*Source data*.

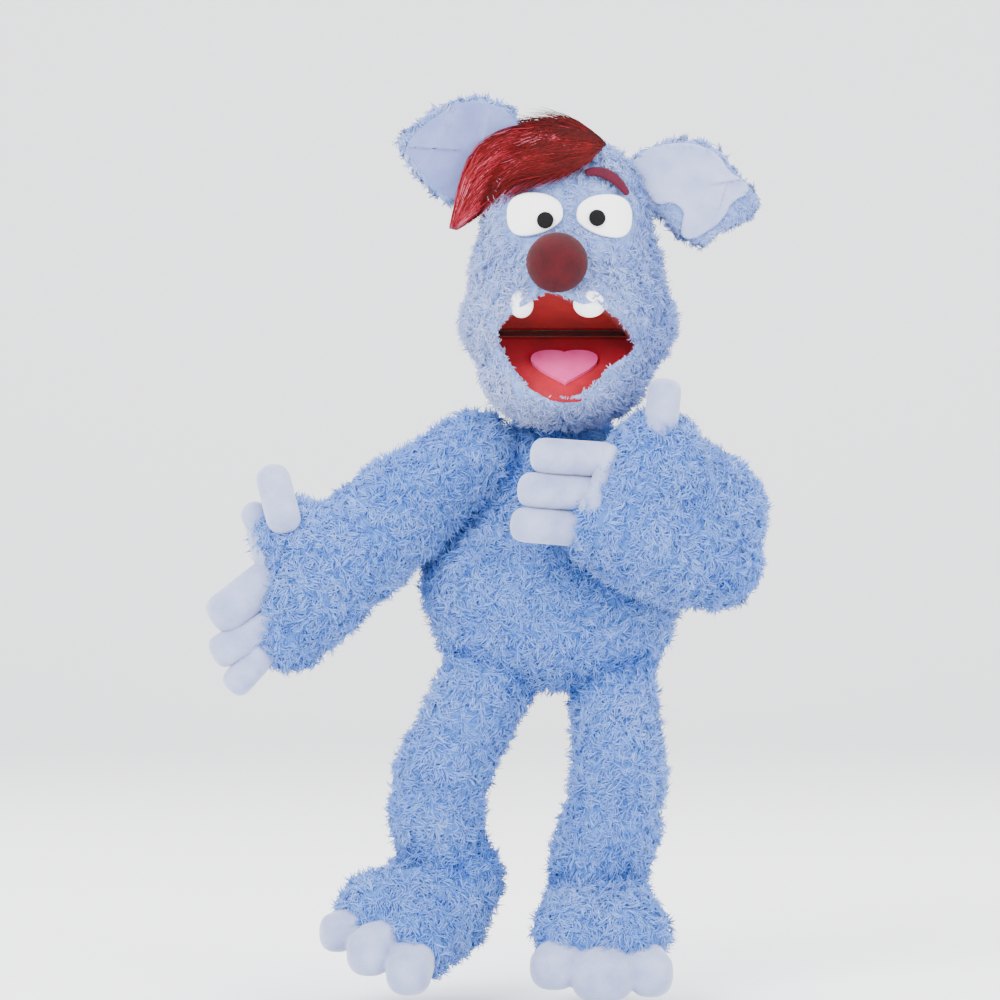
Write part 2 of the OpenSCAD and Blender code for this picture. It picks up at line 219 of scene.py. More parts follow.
def new_mesh(name, verts, faces, slots=None, normals=None):
    """A smooth mesh object from drawing millimetres and faces of equal or mixed length."""
    mesh = bpy.data.meshes.new(name)
    if isinstance(faces, np.ndarray):
        faces = [faces]
    loops = np.concatenate([f.reshape(-1) for f in faces])
    sizes = np.concatenate([np.full(len(f), f.shape[1]) for f in faces])
    starts = np.concatenate([[0], np.cumsum(sizes)[:-1]])
    mesh.vertices.add(len(verts))
    mesh.vertices.foreach_set("co", to_row(verts).astype(np.float32).ravel())
    mesh.loops.add(len(loops))
    mesh.loops.foreach_set("vertex_index", loops.astype(np.int32))
    mesh.polygons.add(len(sizes))
    mesh.polygons.foreach_set("loop_start", starts.astype(np.int32))
    mesh.polygons.foreach_set("use_smooth", np.ones(len(sizes), bool))
    if slots is not None:
        mesh.polygons.foreach_set("material_index", slots.astype(np.int32))
    mesh.update(calc_edges=True)
    if normals is not None:
        mesh.normals_split_custom_set_from_vertices(normals)
    obj = bpy.data.objects.new(name, mesh)
    bpy.context.scene.collection.objects.link(obj)
    return obj


def solid(name, field, low, high, step, material):
    """A closed smooth piece from a field."""
    verts, quads = surface(field, low, high, step)
    obj = new_mesh(name, verts, quads)
    obj.data.materials.append(material)
    return obj


# ---- materials ----


# How much richer and deeper a dye is than the colour it has in the bright studio light.
RICHNESS = 1.58
DEPTH = 0.7


def linear(r, g, b):
    """Display colour in 0 to 255 to scene-linear."""
    out = [c / 255 for c in (r, g, b)]
    return tuple(c / 12.92 if c < 0.04045 else ((c + 0.055) / 1.055) ** 2.4 for c in out) + (1,)


def dye(r, g, b):
    """A display colour, made deeper and richer so that it keeps under the bright studio light."""
    tone = np.array(linear(r, g, b)[:3])
    grey = tone @ [0.2126, 0.7152, 0.0722]
    return (*np.clip((grey + (tone - grey) * RICHNESS) * DEPTH, 0, 1).tolist(), 1)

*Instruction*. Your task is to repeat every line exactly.

*Correct response*.
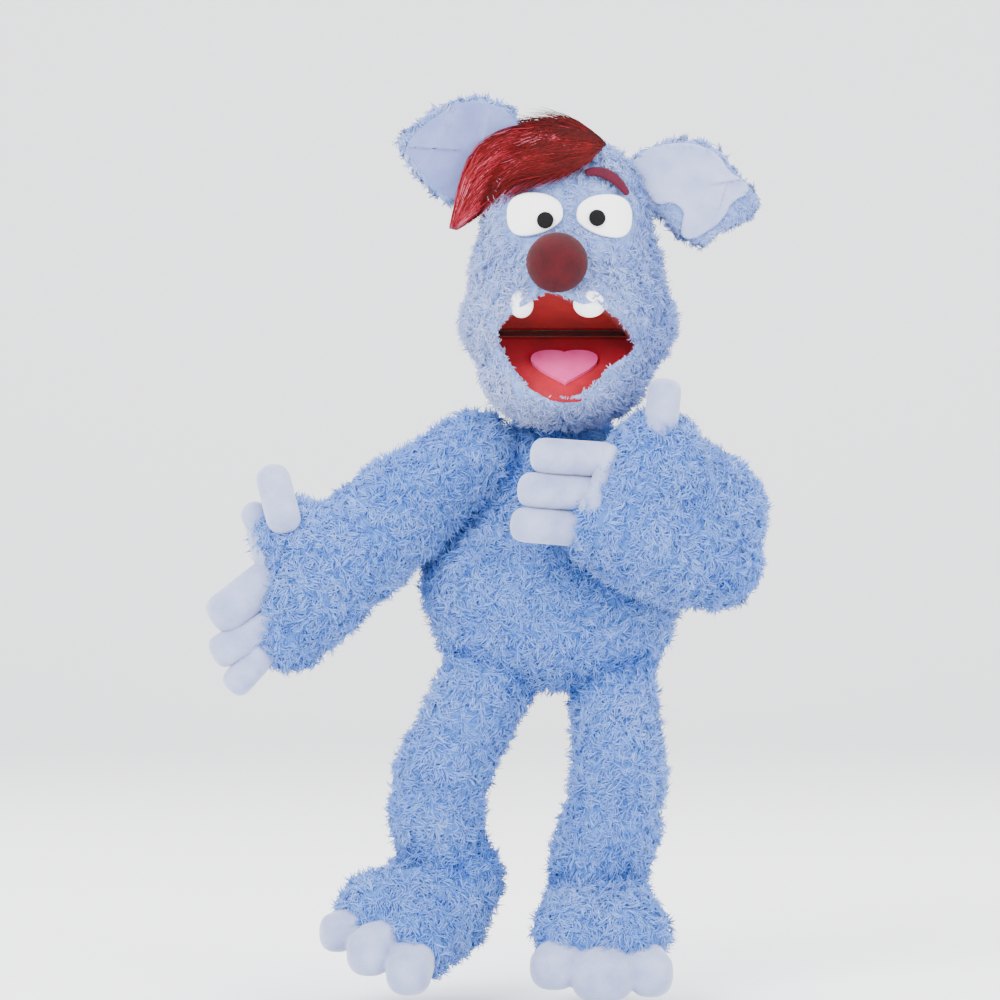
Write part 2 of the OpenSCAD and Blender code for this picture. It picks up at line 219 of scene.py. More parts follow.
def new_mesh(name, verts, faces, slots=None, normals=None):
    """A smooth mesh object from drawing millimetres and faces of equal or mixed length."""
    mesh = bpy.data.meshes.new(name)
    if isinstance(faces, np.ndarray):
        faces = [faces]
    loops = np.concatenate([f.reshape(-1) for f in faces])
    sizes = np.concatenate([np.full(len(f), f.shape[1]) for f in faces])
    starts = np.concatenate([[0], np.cumsum(sizes)[:-1]])
    mesh.vertices.add(len(verts))
    mesh.vertices.foreach_set("co", to_row(verts).astype(np.float32).ravel())
    mesh.loops.add(len(loops))
    mesh.loops.foreach_set("vertex_index", loops.astype(np.int32))
    mesh.polygons.add(len(sizes))
    mesh.polygons.foreach_set("loop_start", starts.astype(np.int32))
    mesh.polygons.foreach_set("use_smooth", np.ones(len(sizes), bool))
    if slots is not None:
        mesh.polygons.foreach_set("material_index", slots.astype(np.int32))
    mesh.update(calc_edges=True)
    if normals is not None:
        mesh.normals_split_custom_set_from_vertices(normals)
    obj = bpy.data.objects.new(name, mesh)
    bpy.context.scene.collection.objects.link(obj)
    return obj


def solid(name, field, low, high, step, material):
    """A closed smooth piece from a field."""
    verts, quads = surface(field, low, high, step)
    obj = new_mesh(name, verts, quads)
    obj.data.materials.append(material)
    return obj


# ---- materials ----


# How much richer and deeper a dye is than the colour it has in the bright studio light.
RICHNESS = 1.58
DEPTH = 0.7


def linear(r, g, b):
    """Display colour in 0 to 255 to scene-linear."""
    out = [c / 255 for c in (r, g, b)]
    return tuple(c / 12.92 if c < 0.04045 else ((c + 0.055) / 1.055) ** 2.4 for c in out) + (1,)


def dye(r, g, b):
    """A display colour, made deeper and richer so that it keeps under the bright studio light."""
    tone = np.array(linear(r, g, b)[:3])
    grey = tone @ [0.2126, 0.7152, 0.0722]
    return (*np.clip((grey + (tone - grey) * RICHNESS) * DEPTH, 0, 1).tolist(), 1)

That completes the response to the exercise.